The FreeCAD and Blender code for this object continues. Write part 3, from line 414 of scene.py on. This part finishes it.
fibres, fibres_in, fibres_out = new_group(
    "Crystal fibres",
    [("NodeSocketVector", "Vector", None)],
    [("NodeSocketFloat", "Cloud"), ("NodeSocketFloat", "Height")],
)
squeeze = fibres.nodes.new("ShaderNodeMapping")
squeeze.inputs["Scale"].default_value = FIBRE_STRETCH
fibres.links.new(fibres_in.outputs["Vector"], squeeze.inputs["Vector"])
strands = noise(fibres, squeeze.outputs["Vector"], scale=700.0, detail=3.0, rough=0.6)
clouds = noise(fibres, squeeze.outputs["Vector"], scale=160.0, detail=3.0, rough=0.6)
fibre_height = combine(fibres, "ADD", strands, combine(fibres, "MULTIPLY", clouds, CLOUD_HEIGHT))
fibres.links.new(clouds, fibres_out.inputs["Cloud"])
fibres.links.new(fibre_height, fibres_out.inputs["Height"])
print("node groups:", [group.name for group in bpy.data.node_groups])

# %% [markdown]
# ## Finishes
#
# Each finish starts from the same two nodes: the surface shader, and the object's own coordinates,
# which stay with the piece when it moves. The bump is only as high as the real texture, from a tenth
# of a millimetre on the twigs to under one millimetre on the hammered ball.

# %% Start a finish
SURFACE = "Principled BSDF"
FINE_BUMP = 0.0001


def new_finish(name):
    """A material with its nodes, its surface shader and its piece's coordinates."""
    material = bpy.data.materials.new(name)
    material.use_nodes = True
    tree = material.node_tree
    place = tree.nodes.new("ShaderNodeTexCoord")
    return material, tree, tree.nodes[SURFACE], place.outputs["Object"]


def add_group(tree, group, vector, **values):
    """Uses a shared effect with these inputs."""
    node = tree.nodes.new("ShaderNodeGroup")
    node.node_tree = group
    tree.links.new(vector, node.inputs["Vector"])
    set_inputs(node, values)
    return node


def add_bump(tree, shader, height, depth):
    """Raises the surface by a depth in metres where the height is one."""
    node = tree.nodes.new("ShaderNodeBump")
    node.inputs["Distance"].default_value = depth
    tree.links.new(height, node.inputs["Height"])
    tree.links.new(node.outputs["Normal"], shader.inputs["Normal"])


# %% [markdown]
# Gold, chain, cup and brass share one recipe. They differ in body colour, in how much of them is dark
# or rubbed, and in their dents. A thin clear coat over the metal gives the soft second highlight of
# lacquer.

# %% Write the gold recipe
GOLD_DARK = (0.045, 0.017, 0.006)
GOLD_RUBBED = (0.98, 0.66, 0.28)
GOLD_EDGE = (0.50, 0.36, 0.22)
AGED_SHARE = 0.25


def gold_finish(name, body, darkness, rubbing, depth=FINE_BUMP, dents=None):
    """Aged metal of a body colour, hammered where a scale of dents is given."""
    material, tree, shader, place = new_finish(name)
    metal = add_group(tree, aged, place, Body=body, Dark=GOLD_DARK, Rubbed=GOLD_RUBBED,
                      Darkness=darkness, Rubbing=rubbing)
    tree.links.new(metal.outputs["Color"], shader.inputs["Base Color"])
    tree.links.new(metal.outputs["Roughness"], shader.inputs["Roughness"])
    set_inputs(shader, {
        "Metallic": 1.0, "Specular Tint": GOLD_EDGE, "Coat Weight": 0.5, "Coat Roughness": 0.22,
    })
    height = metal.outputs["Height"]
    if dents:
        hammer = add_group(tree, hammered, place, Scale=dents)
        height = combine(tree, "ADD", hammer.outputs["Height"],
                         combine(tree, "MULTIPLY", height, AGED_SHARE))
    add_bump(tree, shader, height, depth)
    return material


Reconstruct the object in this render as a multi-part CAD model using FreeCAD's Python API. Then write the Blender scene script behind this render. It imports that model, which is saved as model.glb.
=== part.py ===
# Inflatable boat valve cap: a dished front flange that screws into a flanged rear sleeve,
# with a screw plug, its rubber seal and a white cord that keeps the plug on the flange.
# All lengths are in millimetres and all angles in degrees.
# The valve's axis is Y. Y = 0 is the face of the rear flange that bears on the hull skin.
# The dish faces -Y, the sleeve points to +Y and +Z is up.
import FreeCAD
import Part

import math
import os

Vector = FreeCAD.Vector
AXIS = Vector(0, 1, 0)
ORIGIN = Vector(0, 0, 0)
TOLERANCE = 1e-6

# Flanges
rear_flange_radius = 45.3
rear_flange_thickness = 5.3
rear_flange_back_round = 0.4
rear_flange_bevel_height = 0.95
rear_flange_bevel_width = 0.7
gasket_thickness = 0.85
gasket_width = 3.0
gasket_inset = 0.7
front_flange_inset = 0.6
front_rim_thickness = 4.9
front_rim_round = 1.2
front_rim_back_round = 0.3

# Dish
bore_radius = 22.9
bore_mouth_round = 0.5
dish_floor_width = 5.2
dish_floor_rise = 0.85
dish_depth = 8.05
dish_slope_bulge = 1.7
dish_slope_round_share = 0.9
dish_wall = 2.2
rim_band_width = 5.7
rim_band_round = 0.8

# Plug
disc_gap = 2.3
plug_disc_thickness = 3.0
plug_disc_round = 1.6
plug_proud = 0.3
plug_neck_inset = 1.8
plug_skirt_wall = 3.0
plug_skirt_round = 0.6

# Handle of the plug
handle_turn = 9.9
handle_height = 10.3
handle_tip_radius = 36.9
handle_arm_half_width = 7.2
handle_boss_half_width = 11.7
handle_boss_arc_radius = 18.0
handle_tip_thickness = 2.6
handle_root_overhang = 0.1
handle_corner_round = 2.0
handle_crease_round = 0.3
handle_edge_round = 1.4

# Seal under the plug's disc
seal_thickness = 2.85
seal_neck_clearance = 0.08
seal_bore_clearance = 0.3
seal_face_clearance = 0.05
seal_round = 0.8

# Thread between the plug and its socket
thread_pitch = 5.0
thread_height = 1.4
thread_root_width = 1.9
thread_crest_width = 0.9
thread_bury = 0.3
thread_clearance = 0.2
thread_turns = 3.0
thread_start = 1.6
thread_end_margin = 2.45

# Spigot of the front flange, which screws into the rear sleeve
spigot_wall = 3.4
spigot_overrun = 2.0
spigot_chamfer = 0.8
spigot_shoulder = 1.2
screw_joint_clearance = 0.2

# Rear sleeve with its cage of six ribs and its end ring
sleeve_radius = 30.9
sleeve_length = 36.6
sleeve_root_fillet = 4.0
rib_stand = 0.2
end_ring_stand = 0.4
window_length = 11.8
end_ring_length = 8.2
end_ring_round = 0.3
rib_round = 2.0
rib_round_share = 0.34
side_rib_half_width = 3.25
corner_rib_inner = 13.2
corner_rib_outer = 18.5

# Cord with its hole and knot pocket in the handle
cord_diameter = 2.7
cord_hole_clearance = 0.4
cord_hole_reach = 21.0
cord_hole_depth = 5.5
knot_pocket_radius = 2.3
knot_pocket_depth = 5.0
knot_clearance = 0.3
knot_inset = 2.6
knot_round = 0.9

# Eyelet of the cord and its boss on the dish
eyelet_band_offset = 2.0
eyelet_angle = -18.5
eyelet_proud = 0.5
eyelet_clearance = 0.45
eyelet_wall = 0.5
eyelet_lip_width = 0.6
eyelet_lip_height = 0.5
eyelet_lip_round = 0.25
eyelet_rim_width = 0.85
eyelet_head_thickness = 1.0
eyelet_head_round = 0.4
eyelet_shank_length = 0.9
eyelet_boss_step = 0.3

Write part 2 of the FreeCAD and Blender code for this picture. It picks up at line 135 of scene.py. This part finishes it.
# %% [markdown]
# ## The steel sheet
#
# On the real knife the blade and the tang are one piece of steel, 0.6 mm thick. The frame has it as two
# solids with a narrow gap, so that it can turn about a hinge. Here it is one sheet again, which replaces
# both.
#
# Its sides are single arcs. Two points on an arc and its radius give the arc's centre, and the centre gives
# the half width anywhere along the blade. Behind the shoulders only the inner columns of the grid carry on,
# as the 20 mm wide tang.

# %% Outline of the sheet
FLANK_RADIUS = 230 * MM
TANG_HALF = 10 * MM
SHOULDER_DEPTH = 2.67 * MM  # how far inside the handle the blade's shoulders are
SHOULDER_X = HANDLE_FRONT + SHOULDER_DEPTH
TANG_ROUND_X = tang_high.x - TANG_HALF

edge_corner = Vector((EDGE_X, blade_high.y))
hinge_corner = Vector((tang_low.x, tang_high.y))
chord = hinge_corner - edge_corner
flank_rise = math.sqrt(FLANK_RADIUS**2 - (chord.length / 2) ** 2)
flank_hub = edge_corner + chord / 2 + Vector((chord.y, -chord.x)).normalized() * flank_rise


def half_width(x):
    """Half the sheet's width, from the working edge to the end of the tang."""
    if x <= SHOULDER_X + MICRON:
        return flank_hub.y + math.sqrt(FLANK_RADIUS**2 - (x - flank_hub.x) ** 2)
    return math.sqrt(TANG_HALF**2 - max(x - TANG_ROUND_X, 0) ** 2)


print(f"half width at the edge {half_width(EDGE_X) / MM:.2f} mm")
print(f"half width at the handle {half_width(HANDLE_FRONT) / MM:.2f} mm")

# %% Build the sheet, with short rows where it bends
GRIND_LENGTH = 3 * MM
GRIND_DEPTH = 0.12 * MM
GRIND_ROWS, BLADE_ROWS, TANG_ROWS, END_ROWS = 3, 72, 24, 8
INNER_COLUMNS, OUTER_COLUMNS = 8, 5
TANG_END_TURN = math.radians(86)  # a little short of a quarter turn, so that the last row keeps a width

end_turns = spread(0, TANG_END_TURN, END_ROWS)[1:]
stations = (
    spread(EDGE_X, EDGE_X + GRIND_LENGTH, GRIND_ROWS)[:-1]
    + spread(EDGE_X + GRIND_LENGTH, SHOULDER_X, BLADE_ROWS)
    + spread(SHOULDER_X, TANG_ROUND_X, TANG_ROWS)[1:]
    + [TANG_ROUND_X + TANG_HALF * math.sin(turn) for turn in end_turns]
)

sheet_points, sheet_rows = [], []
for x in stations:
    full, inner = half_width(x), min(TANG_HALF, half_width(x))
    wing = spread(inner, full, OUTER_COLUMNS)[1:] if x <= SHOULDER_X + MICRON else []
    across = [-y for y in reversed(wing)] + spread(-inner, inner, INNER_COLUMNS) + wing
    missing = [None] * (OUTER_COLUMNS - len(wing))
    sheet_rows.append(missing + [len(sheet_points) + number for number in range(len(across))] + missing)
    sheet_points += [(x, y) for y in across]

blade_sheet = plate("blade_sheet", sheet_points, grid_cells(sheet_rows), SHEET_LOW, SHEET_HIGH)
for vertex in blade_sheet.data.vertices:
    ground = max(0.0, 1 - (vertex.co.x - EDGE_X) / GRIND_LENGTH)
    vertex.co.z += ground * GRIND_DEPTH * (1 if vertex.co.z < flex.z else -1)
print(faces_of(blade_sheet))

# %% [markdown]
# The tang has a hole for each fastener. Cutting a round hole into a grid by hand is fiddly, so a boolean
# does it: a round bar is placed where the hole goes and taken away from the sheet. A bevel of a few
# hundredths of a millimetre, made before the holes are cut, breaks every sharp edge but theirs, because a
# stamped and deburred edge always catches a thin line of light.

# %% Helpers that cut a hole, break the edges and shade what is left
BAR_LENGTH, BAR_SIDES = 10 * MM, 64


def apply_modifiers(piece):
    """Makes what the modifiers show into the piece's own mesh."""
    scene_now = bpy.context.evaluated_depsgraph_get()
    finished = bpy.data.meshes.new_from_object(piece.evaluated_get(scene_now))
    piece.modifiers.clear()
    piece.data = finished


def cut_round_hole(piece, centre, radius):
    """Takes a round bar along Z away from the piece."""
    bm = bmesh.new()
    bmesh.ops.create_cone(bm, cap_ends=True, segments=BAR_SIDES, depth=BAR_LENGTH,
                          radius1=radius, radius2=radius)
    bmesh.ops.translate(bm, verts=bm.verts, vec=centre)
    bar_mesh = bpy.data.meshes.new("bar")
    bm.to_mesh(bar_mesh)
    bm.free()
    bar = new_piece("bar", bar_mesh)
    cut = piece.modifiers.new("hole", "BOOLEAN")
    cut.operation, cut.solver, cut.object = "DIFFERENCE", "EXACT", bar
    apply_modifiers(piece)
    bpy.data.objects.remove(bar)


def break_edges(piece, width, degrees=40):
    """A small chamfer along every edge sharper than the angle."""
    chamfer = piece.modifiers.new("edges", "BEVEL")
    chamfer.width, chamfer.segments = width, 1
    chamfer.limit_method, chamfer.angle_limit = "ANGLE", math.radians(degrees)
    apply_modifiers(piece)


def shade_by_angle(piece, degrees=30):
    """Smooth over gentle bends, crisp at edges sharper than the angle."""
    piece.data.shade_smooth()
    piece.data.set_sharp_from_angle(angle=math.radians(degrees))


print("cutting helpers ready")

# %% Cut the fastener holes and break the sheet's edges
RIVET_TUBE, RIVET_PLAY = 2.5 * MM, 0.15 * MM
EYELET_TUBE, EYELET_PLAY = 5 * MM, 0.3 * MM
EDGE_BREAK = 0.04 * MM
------
TASK DESCRIPTION:
Your task is to repeat the lines from the one containing "Write part 2" to the one containing "# as the 20 mm wide tang.", both lines included. Leave out every other line.

SOLUTION TO THIS PROBLEM:
Write part 2 of the FreeCAD and Blender code for this picture. It picks up at line 135 of scene.py. This part finishes it.
# %% [markdown]
# ## The steel sheet
#
# On the real knife the blade and the tang are one piece of steel, 0.6 mm thick. The frame has it as two
# solids with a narrow gap, so that it can turn about a hinge. Here it is one sheet again, which replaces
# both.
#
# Its sides are single arcs. Two points on an arc and its radius give the arc's centre, and the centre gives
# the half width anywhere along the blade. Behind the shoulders only the inner columns of the grid carry on,
# as the 20 mm wide tang.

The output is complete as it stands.